In Myanmar, one reason the previous military regime agreed to elections that brought the democratic opposition to power was a nationalist reaction to China’s growing economic hold over their country
Ultimately, the countries that are most resistant to external influence are those with strong institutions that reflect the priorities of their citizens. It is not hard for a cash-rich foreign power to coopt an individual leader behind closed doors — but much harder for it to buy off an elected government that is accountable to its public.
That is not to suggest that democracies are invulnerable to external pressure. The dispute about Russian influence in the U.S. presidential election shows this is so even in a well-established democracy.
But history demonstrates that democracy is the system best equipped to deliver positive outcomes for populations as a whole rather than narrow elites — providing an escape valve for grievances that otherwise manifest as violence or oppression and creating more equitable opportunities for economic and social advancement.
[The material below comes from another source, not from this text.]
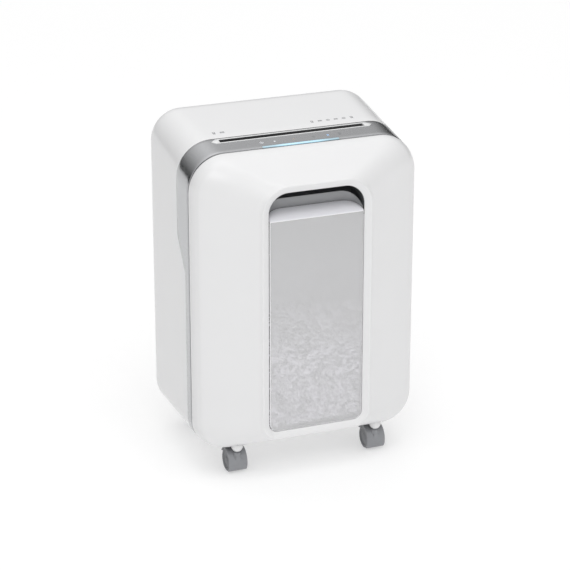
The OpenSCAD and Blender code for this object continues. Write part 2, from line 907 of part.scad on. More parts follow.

China is defying political gravity as it personalizes political control over 1.3 billion people in one man. Its economic miracle is hardly replicable by smaller countries unable to achieve the same scale by protecting their domestic market, as China has done via its internet “Great Firewall” and by requiring foreign companies to transfer their technological crown jewels in return for access to the world’s biggest market.
China’s model of state-led authoritarian development produced the endemic official corruption that Xi himself identified as the greatest threat to Communist Party rule — before leading a crackdown against it that has generated so many internal enemies that he apparently feels he may never be able to retire from power.
Political risk is much lower in democracies than in an authoritarian regime governed by the whims of a single leader. Economic risk is lower in countries governed by rule of law and independent institutions. Protecting the sovereignty of Southeast Asian nations through democratic legitimacy is essential to build resilience against external interference.